GRAND JUNCTION — A Grand Junction man is being ordered to spend 24 years in prison for possessing a bronze pig statue taken from the city’s Main Street.
Forty-two-year-old Daniel Vigil learned his sentence Monday in Mesa County District Court.
A jury convicted Vigil in January on one felony count of theft by receiving.
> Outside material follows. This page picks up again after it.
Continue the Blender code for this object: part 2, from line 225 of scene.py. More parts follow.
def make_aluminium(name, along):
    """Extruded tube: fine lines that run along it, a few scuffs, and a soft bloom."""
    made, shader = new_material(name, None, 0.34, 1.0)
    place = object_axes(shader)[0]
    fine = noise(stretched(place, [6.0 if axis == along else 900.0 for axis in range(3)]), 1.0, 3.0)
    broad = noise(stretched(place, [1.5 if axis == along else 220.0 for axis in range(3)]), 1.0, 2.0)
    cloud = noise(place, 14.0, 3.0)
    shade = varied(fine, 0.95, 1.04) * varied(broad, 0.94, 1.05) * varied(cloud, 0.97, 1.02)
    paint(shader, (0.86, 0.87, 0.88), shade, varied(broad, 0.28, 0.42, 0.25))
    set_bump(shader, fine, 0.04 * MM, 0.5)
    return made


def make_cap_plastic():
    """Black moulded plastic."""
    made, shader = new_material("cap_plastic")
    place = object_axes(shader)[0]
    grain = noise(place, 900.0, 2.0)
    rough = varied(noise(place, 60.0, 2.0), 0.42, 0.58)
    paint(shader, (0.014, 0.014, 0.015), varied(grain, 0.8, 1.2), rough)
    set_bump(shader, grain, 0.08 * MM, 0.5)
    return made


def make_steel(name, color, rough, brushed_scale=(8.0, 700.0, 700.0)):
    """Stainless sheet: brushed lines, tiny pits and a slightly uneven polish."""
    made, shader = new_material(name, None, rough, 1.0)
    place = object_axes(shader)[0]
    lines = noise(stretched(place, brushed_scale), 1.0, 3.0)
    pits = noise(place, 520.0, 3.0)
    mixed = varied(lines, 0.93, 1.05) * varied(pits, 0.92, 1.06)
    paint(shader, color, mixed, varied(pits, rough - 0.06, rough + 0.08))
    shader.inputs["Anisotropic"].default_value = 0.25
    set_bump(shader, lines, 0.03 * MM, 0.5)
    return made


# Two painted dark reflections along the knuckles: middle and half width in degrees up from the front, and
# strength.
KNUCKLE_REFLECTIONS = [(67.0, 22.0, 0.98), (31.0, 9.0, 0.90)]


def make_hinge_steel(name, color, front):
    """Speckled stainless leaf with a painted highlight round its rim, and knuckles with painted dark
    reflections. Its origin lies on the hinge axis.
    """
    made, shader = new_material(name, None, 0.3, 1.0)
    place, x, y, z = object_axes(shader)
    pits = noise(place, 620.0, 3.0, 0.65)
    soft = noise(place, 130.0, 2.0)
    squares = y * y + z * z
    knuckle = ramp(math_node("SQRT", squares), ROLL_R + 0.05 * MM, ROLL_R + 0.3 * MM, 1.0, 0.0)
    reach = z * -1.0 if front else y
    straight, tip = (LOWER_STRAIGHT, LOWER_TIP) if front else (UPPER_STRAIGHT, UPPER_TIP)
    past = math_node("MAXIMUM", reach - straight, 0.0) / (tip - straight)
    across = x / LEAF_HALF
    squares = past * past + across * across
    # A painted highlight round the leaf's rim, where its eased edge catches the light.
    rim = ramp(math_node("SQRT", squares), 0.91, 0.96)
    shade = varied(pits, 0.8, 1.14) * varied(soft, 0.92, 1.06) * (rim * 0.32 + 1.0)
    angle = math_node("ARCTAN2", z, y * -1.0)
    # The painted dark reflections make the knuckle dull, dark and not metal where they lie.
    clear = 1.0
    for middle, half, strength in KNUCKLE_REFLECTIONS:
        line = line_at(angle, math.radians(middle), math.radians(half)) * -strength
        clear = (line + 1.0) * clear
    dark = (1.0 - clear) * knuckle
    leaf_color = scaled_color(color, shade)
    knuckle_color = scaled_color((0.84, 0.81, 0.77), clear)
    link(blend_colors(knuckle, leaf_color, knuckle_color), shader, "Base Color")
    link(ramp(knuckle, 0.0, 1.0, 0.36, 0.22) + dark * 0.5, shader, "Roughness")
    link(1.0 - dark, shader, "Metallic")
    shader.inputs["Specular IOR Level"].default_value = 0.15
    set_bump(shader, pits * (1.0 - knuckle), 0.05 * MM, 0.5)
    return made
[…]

The pig statue was found in a stolen truck in which Vigil was living last April.
The bronze art work, titled Sir, was at the corner of Sixth and Main streets in Grand Junction as part of the Art on the Corner public art project.
“It actually was a piggy bank — there was money in it,” said Allison Sarmo, a member of the Art on the Corner committee.
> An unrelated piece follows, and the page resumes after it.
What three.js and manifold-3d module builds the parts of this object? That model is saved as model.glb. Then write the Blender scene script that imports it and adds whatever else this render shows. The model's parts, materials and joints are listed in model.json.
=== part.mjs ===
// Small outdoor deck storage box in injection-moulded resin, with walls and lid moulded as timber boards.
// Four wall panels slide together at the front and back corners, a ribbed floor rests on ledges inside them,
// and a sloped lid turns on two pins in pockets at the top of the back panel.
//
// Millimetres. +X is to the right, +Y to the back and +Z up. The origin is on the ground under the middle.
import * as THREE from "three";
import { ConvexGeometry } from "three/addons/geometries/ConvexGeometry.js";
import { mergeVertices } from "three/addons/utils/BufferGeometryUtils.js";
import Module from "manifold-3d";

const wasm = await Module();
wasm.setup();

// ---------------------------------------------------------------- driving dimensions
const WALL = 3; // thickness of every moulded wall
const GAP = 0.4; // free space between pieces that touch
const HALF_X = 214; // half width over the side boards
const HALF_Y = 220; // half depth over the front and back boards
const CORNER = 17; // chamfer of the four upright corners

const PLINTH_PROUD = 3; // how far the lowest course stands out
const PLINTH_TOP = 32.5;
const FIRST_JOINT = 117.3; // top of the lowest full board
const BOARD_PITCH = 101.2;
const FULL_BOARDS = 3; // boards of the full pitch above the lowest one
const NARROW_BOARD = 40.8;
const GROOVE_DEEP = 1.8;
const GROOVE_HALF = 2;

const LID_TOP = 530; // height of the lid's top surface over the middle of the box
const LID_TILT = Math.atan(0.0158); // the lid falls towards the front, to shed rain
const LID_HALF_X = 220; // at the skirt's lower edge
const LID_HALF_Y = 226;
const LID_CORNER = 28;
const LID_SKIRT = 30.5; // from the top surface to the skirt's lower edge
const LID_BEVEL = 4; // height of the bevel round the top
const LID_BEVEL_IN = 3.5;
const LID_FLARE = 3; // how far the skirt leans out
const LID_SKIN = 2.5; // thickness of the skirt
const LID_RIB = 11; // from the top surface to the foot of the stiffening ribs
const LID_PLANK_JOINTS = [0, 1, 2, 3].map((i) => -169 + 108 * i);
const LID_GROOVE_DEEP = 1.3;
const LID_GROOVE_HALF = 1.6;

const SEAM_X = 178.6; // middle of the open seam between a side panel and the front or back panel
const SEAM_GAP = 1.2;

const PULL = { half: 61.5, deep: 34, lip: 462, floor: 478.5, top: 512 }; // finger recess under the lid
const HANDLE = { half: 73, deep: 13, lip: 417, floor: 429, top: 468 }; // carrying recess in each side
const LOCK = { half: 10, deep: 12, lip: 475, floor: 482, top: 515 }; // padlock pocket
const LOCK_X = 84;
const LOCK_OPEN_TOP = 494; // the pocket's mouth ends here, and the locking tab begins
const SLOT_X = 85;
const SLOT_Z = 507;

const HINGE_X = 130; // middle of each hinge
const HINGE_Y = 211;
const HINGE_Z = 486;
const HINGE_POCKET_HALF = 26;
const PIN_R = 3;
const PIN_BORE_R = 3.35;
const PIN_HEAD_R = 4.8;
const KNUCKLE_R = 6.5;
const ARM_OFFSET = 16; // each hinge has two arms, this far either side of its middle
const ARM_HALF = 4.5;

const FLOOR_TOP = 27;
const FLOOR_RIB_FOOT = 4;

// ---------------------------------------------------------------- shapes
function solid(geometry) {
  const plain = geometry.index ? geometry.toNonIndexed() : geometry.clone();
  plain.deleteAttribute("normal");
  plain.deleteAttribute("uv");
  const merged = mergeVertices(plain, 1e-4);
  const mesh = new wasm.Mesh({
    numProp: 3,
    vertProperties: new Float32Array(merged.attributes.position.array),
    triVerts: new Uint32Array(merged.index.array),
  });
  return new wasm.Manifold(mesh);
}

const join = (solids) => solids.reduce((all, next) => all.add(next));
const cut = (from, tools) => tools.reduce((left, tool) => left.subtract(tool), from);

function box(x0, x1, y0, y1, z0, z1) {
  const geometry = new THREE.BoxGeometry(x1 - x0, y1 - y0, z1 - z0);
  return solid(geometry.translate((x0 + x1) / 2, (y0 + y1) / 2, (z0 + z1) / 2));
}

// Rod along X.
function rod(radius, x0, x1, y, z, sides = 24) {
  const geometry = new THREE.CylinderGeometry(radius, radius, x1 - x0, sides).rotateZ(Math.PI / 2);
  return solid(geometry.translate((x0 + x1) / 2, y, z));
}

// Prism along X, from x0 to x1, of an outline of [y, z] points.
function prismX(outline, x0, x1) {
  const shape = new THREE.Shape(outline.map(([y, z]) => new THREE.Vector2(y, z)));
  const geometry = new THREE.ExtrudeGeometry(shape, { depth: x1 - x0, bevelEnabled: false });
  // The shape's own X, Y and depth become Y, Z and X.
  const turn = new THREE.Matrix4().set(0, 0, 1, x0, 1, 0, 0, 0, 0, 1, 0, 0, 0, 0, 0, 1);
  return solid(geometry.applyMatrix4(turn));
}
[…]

Sarmo said the artwork had been on display “for a decade collecting money, but there was no way to get the money out.” The artist had created a slot in the pig’s back, but no removable plug.
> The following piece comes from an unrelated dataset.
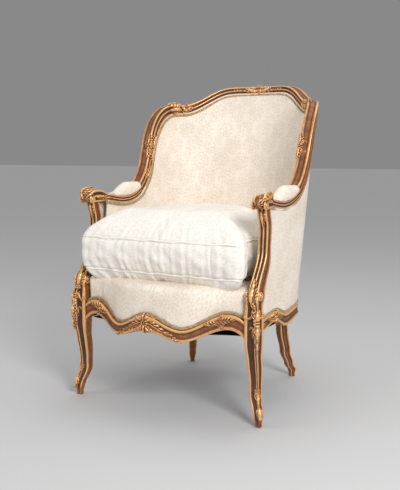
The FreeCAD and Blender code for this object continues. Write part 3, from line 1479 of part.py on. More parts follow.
keep(add_feature("seat_cushion", make_cushion()))
keep(add_feature("cushion_welt_bottom", make_welt("cushion_low_seam")))
keep(add_feature("cushion_welt_top", make_welt("cushion_top_seam")))

# Check every object, then write one file per node
doc.recompute()
for item in doc.Objects:
    if "Invalid" in item.State or "Error" in item.State:
        raise RuntimeError(f"{item.Name} did not build: {item.State}")
for piece in NODES:
    if piece.Shape.isNull() or not piece.Shape.isValid() or not piece.Shape.Solids:
        raise RuntimeError(f"{piece.Label} has no valid solid")

os.makedirs("parts", exist_ok=True)
for piece in NODES:
    piece.Shape.exportStep(f"parts/{piece.Label}.step")
print(f"{len(NODES)} nodes written")
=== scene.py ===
import bpy
import bmesh
import math
import numpy as np
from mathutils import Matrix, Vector
from mathutils.bvhtree import BVHTree


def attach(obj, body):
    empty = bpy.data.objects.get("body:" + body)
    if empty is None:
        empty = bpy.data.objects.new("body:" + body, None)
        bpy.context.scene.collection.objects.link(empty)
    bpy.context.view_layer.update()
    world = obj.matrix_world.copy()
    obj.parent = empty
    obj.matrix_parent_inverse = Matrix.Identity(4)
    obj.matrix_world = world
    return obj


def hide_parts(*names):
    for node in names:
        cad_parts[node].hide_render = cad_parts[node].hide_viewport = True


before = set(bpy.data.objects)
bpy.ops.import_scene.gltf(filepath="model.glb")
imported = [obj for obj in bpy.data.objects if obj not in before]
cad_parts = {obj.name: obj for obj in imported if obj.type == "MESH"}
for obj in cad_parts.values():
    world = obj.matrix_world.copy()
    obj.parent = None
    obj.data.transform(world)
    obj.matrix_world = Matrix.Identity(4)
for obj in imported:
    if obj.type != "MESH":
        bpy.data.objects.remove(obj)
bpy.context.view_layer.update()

# FRONT LEGS. Cabriole legs of carved beech, water-gilded over red bole and worn with age.
# A rib runs down the outer corner between hollowed faces with raised edges, and the ankle
# turns out to a scrolled toe on a small block. Lengths are in millimetres.
LEG_OUT, LEG_FRONT, LEG_TOP = 295.0, 290.0, 335.0


def smooth_step(x):
    """Rises smoothly from 0 to 1 as x does."""
    x = np.clip(x, 0.0, 1.0)
    return x * x * (3.0 - 2.0 * x)


def eased(at, keys):
    """Values that run smoothly through (place, value) keys and are level at each of them."""
    at = np.asarray(at, float)
    out = np.full(at.shape, float(keys[0][1]))
    for (low, first), (high, last) in zip(keys, keys[1:]):
        inside = at > low
        out = np.where(inside, first + (last - first) * smooth_step((at - low) / (high - low)), out)
    return out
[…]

Sir has been repaired, she said, adding, “The foundry took the slit out.”
Mesa County District Judge Valerie Robison said the conviction was Vigil’s fourth on felony charges, and she declared him a habitual offender.
That turned a six-year sentence into a 24-year term.
Vigil is now awaiting trial on a charge of vehicular assault.
He is suing Mesa County for $50 million, alleging deputies used excessive force while arresting him last June.